2. Learning motivation and attitude
The motivation and attitude are essential in the success in the studies of second language (Mat and Yunus, 2014).Motivation is one of the most important driving factors in learning (for a recent review of Dornyei and Ushioda, 2011). Motivation explains how an individual select a particular activity, how long they will persist at it and effort they invest in it (Dornyei, 2001). The learners will be more or less successful depending on the kind of ability and kind of motivation (Spolsly 1988). In most cases the success of learning the second language is associated with their motivation of career choices (Zang & Hu, 2008).In contrast students with no motivation have shorter span of attention, so sometimes they don’t reflect on what they hear (Al Rifai, 2010). An attitude is “a relatively enduring organization of beliefs, feelings, and behavioral tendencies towards socially significant objects, groups, events or symbols” (Hogg, ; Vaughan 2005, p. 150).

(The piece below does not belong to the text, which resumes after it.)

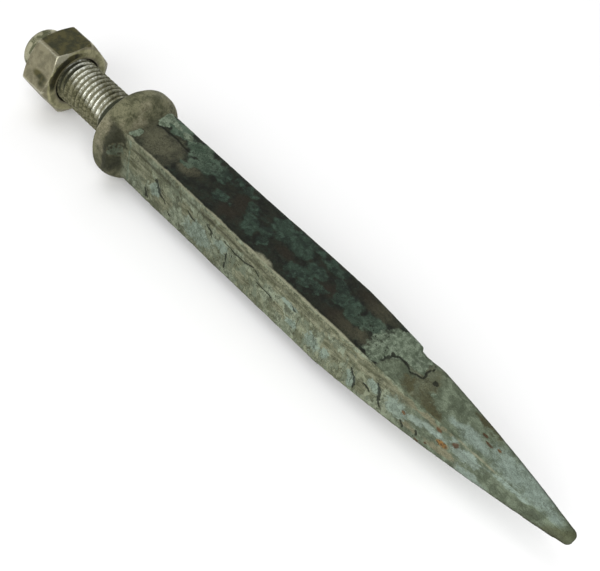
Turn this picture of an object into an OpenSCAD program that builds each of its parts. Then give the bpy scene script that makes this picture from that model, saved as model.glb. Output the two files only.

Language attitudes may have an effect on second language or foreign language learning. The measurement of language attitudes provides information which is useful in language teaching and language learning defined by The Longman Dictionary of Applied Linguistics and Language Teaching (2002, p.297). The learner’s attitude towards learning English has a strong impact on their English language academic performance. As argued by Lightbown and Spada (2001), the study of second language can be fun and enjoyable which will also enrich learning motivation depends on the learner’s attitude. The complexity of linguistic outcomes and non-linguistics outcomes depends also on attitude changes and satisfaction or frustration of personal learning goals (Spolsky 1988).